As for lead in the soil . . . indeed, easy to see how a woodcock--given how they feed and what they feed on--might get lead from the soil. And of course lead is a naturally occurring element. We don't need to do anything to "put it into the environment". But it's a little hard to see how upland birds other than woodcock would be nearly as likely to end up with lead in a similar manner. Nor, for that matter, to ingest lead pellets--unless that happens when they're picking up grit. And there are examples of doves with lead pellets in their digestive system. But doves are more like waterfowl (a lot of concentrated shot fall on areas where they're heavily hunted) than they are like pheasants or grouse or quail, where shot fall is going to be very scattered. And while lead shot and bullets don't break down readily or dissolve, the soil where they drop does not remain static. If it did, rather than having to dig up lead on shooting ranges--especially trap and skeet ranges--you could just go out there with a hoe and scrape all those pellets together in a big pile. Depending on the composition of the soil, as a result of freezing, thawing etc, it gradually works itself underground. Same with the bottoms of lakes and streams, which are constantly getting new layers of silt. We've significantly reduced the amount of lead we're dropping into water, and that's now been going on for about 25 years. If lead were still a significant problem in marshes, lakes, etc . . . then why aren't we still seeing all those dying ducks and geese? Why did the problem largely resolve itself as a result of the lead shot ban? Pretty easy to turn that example on its head and leave it to you to come up with some other source of lead that was killing ducks and geese previously but is now gone. And just happens to have disappeared at the same time we stopped shooting lead at waterfowl.

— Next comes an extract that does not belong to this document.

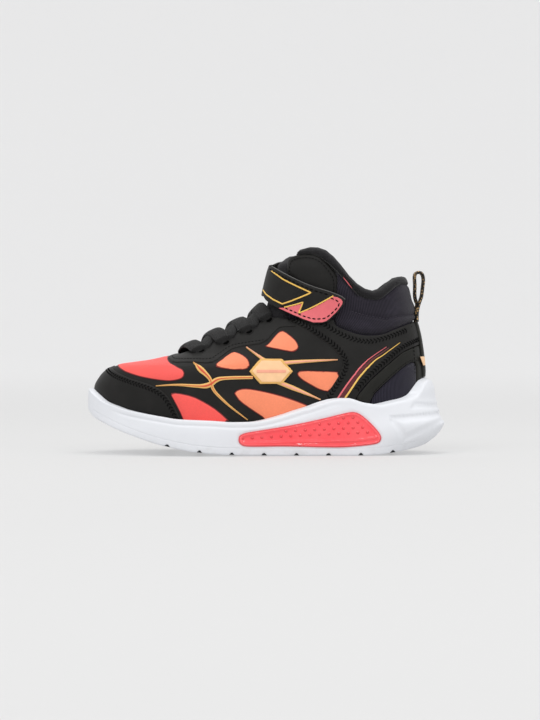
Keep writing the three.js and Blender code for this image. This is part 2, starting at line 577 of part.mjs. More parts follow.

I'll agree that Flint isn't the only example of a contaminated waterway . . . but I think you'll agree that it is an EXTREME example. Although the various DNR's issue precautionary notices on some bodies of water, there aren't many where lead contamination is so high that eagles are likely to die from lead poisoning as a result of eating the fish. And if a dead eagle shows a high level of lead in its blood as well as other signs of having been poisoned, lead poisoning is a pretty likely cause.

The real problem with lead is that it's toxic. Toxic = bad. The simplistic solution therefore: Get rid of that bad, toxic stuff. That's what we're up against. But we can insist on "good science" to support any claims that it's really lead--and lead from bullets or shot--that's killing species X, Y, or Z.